For many years, eggs were unfairly blamed for high cholesterol and heart disease. The theory was that because eggs contain dietary cholesterol, they must be a major contributor to high blood pressure, high cholesterol, and cardiovascular disease. For years, experts assumed cholesterol-rich foods like eggs played a direct role in raising LDL cholesterol, often called “bad cholesterol,” and this assumption led to dietary guidelines that limited egg consumption. Millions of people dutifully switched to egg-white-only omelets and avoided yolks for decades, convinced they were protecting their hearts.
In 2025, a randomized, cross-over study published in The American Journal of Clinical Nutrition confirmed that consuming two eggs daily as part of a diet low in saturated fat actually led to reductions in LDL cholesterol after five weeks. Researchers separated the effects of cholesterol and saturated fat, finding that high dietary cholesterol from eggs, when eaten as part of a low saturated fat diet, does not raise bad cholesterol levels. Instead, it was the saturated fat that was the real driver of cholesterol elevation. Eggs and their yolks are packed with nutrients, including protein, calcium, phosphorus, potassium, selenium, folate, choline, vitamins A, D, E, and K, amino acids, omega-3 fatty acids, and lutein and zeaxanthin.
4. Low-Fat Products Are Healthier Than Their Full-Fat Counterparts

Products with the nutrition claims “low in fat” or “fat-free” may look healthy at first glance, but it may not necessarily be the case. The food industry enthusiastically embraced this myth, flooding shelves with low-fat versions of nearly every imaginable product, from cookies and cakes to dressings and dairy. In the 1990s, fat was removed from yogurts and cookies, but it was replaced with massive amounts of sugar to make the product palatable.
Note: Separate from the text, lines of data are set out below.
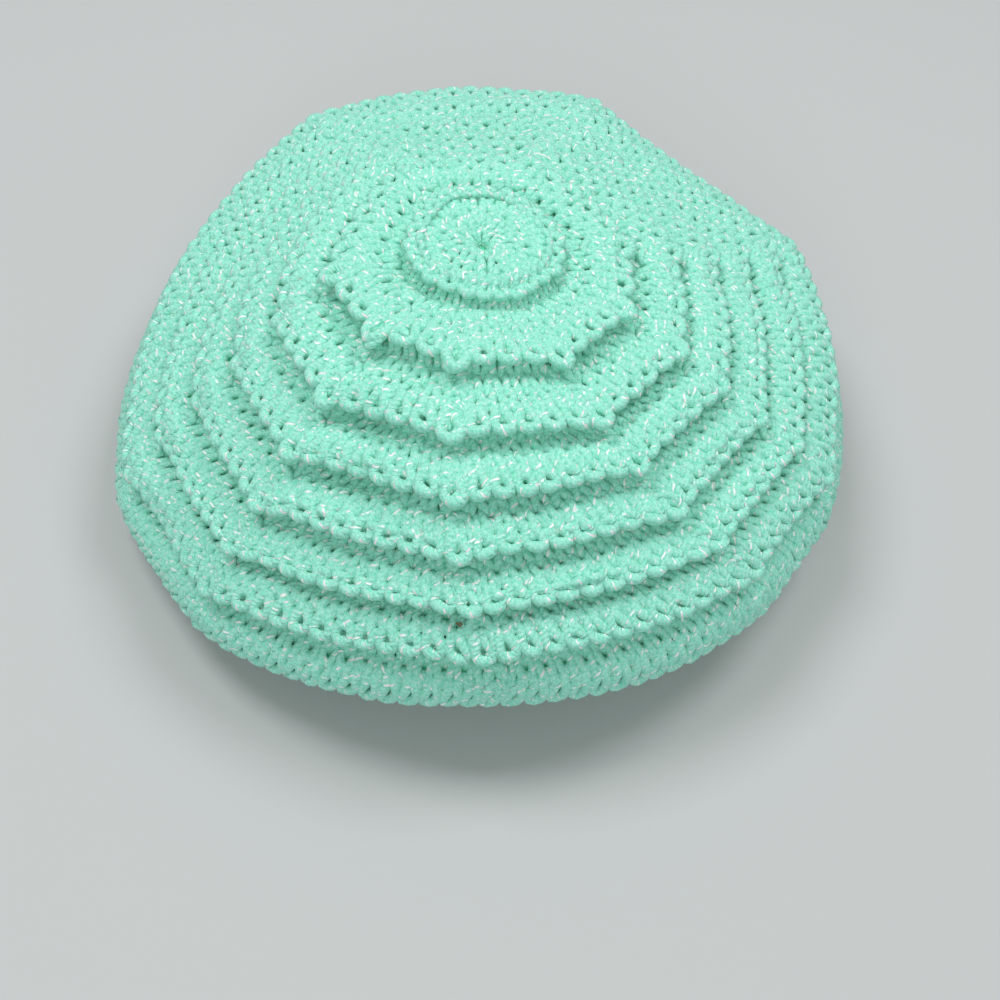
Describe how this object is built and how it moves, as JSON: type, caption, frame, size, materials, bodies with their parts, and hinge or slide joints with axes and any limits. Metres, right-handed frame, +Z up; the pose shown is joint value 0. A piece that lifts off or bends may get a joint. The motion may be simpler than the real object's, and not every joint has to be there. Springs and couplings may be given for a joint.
{
  "type": "knitted beret",
  "caption": "Slouchy knitted beret with ridged wedges running from a gathered crown centre to a full rim, on a ribbed head band.",
  "frame": {"origin": "centre of the bounding box in X and Y, at the foot of the head band, on the surface that the hat rests on", "axes": "+Z up through the crown, -Y towards the back of the hat, +X to the viewer's right when the back is seen"},
  "size_m": [0.2254, 0.2346, 0.1044],
  "materials": {
    "yarn": "fuzzy mint acrylic yarn with a pale glossy ply"
  },
  "bodies": {
    "root": {"beret": "yarn"}
  },
  "joints": []
}
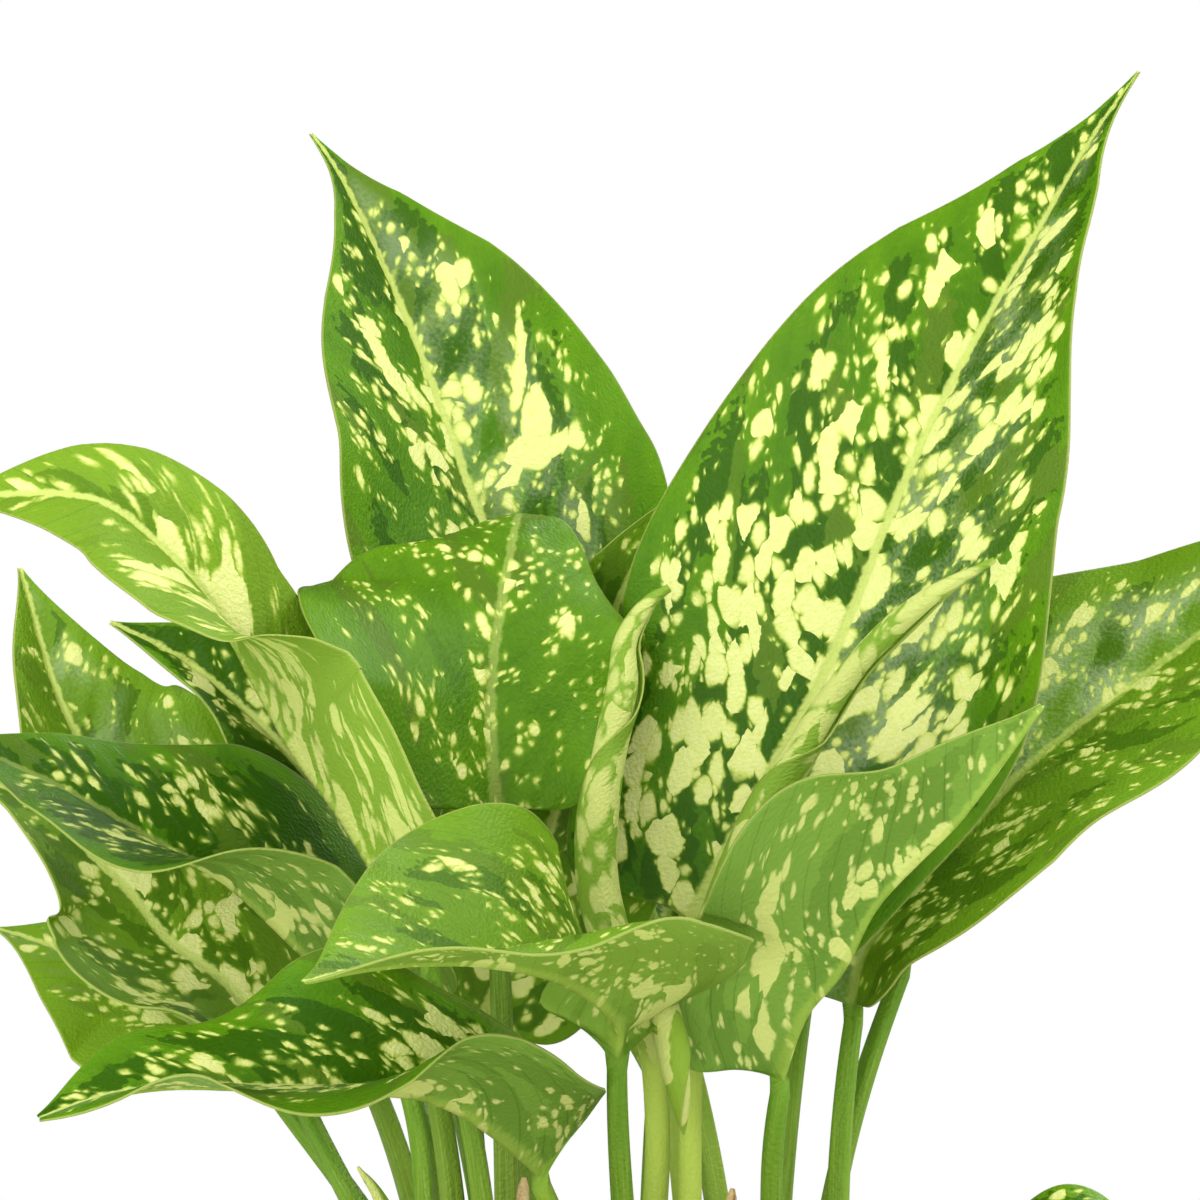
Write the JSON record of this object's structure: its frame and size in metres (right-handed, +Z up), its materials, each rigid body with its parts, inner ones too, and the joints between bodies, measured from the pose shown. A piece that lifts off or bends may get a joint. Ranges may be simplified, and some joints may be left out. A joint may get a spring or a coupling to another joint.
{
  "type": "potted chinese evergreen",
  "caption": "Leafy foliage plant with broad pointed cream-spotted leaves on slim petioles, growing from soil in a plain round clay pot.",
  "frame": {"origin": "middle of the pot's underside, on the plane that the pot stands on", "axes": "+Z up, +X to the right as seen from the show side, -Y towards the show side that the picture shows"},
  "size_m": [0.2756, 0.2451, 0.3742],
  "materials": {
    "pot": "matte",
    "soil": "matte",
    "leaf_tall_left": "satin",
    "leaf_tall_right": "satin",
    "leaf_right": "satin",
    "leaf_front_right": "satin",
    "leaf_middle": "satin",
    "leaf_twisted_left": "satin",
    "leaf_back_left": "satin",
    "leaf_small_left": "satin",
    "leaf_left": "satin",
    "leaf_low_left": "satin",
    "leaf_low_back_left": "satin",
    "leaf_front": "satin",
    "leaf_front_low": "satin",
    "leaf_back_middle": "satin",
    "leaf_young_right": "satin",
    "leaf_low_right": "satin",
    "leaf_rear_left": "satin",
    "leaf_rear_middle": "satin",
    "leaf_rear_low": "satin",
    "leaf_rear_right": "satin",
    "leaf_side_right": "satin",
    "leaf_side_left": "satin",
    "spear_middle": "satin",
    "spear_left": "satin"
  },
  "bodies": {
    "root": {"pot": "pot", "soil": "soil", "leaf_tall_left": "leaf_tall_left", "leaf_tall_right": "leaf_tall_right", "leaf_right": "leaf_right", "leaf_front_right": "leaf_front_right", "leaf_middle": "leaf_middle", "leaf_twisted_left": "leaf_twisted_left", "leaf_back_left": "leaf_back_left", "leaf_small_left": "leaf_small_left", "leaf_left": "leaf_left", "leaf_low_left": "leaf_low_left", "leaf_low_back_left": "leaf_low_back_left", "leaf_front": "leaf_front", "leaf_front_low": "leaf_front_low", "leaf_back_middle": "leaf_back_middle", "leaf_young_right": "leaf_young_right", "leaf_low_right": "leaf_low_right", "leaf_rear_left": "leaf_rear_left", "leaf_rear_middle": "leaf_rear_middle", "leaf_rear_low": "leaf_rear_low", "leaf_rear_right": "leaf_rear_right", "leaf_side_right": "leaf_side_right", "leaf_side_left": "leaf_side_left", "spear_middle": "spear_middle", "spear_left": "spear_left"}
  },
  "joints": []
}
Shoppers felt virtuous reaching for these items, without realizing the swap they were making.
Low-fat chips are lower in fat, but also higher in carbohydrates and sugar. “Sometimes we tend to eat more of low-fat foods thinking that they’re guilt free and we end up eating more calories than we wanted from the low-fat foods because they’re also not as satisfying and not as satiating.” Newer research shows starchy and sugary foods tend to contribute to visceral fat, which has been linked to heart disease and other conditions, while fatty foods tend to contribute to subcutaneous fat, which is less harmful. For overall health and weight loss, experts recommend choosing nutrient-dense whole foods over processed foods with added sugar and refined carbohydrates. As one dietitian put it: “Fat is not the enemy. What’s more important than the amount of fat we consume is the type of fat we consume.”